As we have brought new plants into the garden, we have been joined by new pests. While flea beetles have mostly tapered off for the season, the rainy cool weather has created an ideal environment for slugs. Many students have removed the row clover they were using to protect their brassicas from flea beetles so that birds will have easy access to the slugs which are very interested in our cabbage and lettuce. We have found that many of our seeds have had better germination rates this year when covered by row cover, and at this point most students are just covering the freshly seeded areas of their plots. Along with slugs, we have started to find Colorado potato beetles on our potatoes, eggplant, and tomato plants. We are working diligently to remove the beetles as we find them (usually tossing them in a glass of water with a couple of drops of soap) and crushing the bright orange eggs they leave on the underside of our plants.

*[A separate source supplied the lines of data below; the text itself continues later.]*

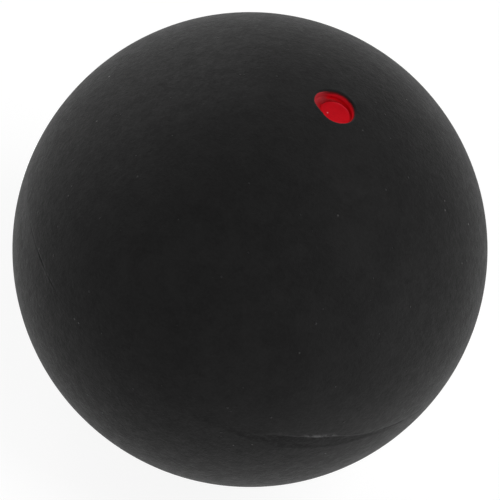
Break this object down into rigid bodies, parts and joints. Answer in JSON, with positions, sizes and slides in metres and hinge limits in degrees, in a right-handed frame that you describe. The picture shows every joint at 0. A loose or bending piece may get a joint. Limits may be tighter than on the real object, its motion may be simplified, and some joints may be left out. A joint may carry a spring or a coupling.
{
  "type": "squash ball",
  "caption": "Small hollow ball of matte black rubber, cemented from two moulded halves along a fine seam, with a red speed dot in a dimple.",
  "frame": {"origin": "middle of the ball", "axes": "+Z out through the middle of the speed dot, square to the seam; +X towards the side on which the dot's thick drop of ink dried; the seam lies in the XY plane"},
  "size_m": [0.04, 0.04, 0.0399],
  "materials": {
    "shell_rubber": "matte, buffed, with a fine grain and a few pale specks",
    "cured_cement": "matte black cured rubber cement",
    "dot_ink": "matte red ink, thick and bright on the pad, thin and darker round it"
  },
  "bodies": {
    "root": {"upper_shell": "shell_rubber", "lower_shell": "shell_rubber", "seam_cement": "cured_cement", "speed_dot": "dot_ink"}
  },
  "joints": []
}
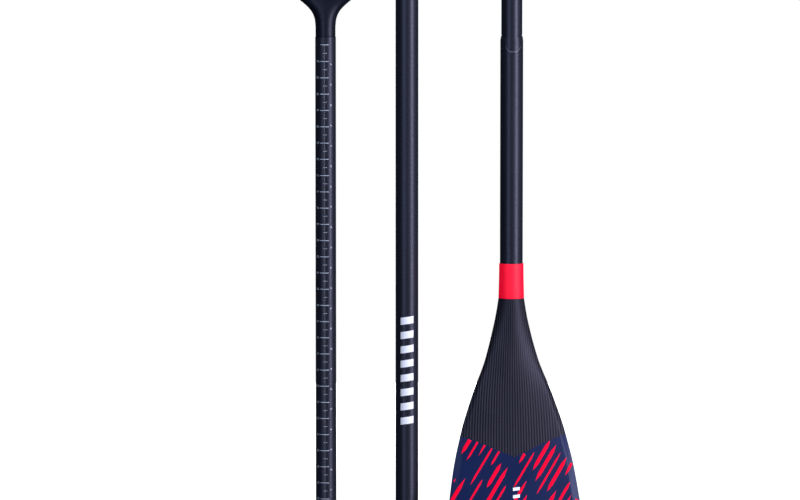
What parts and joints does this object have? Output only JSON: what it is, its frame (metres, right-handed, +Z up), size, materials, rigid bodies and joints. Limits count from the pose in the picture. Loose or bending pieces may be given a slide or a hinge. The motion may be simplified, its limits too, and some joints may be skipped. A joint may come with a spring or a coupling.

While the work of manually removing pests may seem time consuming and tedious, it is one way to ensure the health of our plants for a bountiful harvest.
What pests have you seen in your garden so far? What strategies do you use to manage them? We’d love to hear from you!
This week in the Advanced Course class we focused on vegetative propagation and integrated pest management. Our lesson topics were timely, as we are dealing with our first pests of the season, flea beetles, and because we are eager to divide and transplant some of our perennial herbs and flowers while we still have some cool Spring weather to work with. We are continuing to work on our individual garden plots as well as the shared spaces of the garden, and this week were focused on planting flowers and herbs in particular. We are already harvesting asparagus, rhubarb, and herbs from our perennial beds!
Our examination of integrative pest management focused on different strategies used to respond to pests in the garden. In general, one should try to implement the least invasive strategies possible to manage pests. While it is tempting to immediately grab a spray or other chemical intervention when we see our plants at risk, there are many lower impact strategies we can implement first. Examples of less invasive measures include cultural practices like choosing disease resistant crops or attracting beneficial insects, mechanical strategies like building manually removing pests or creating a barrier between the pest and crops, or biological strategies like introducing beneficial insects.
After learning about integrative pest management, we had a short lesson on plant propagation. Our focus was mostly on plant division. We had several large herb plants that we wanted to share with our peers in the beginner class at the Ethan Allen Homestead. We also received some herbs and flowers from the Ethan Allen Homestead garden. We divided the plants on a cool evening, digging deep and clearly and carefully dividing the plants in order to cause as little damage to the roots as possible. After transplanting our new herbs and flowers, we committed to watering them two times per day for the next week or so to help them adjust to their new space.
As we wrapped up our work for the evening, we were greeted by a beautiful sunset, again reminding us how lucky we are to garden in this space.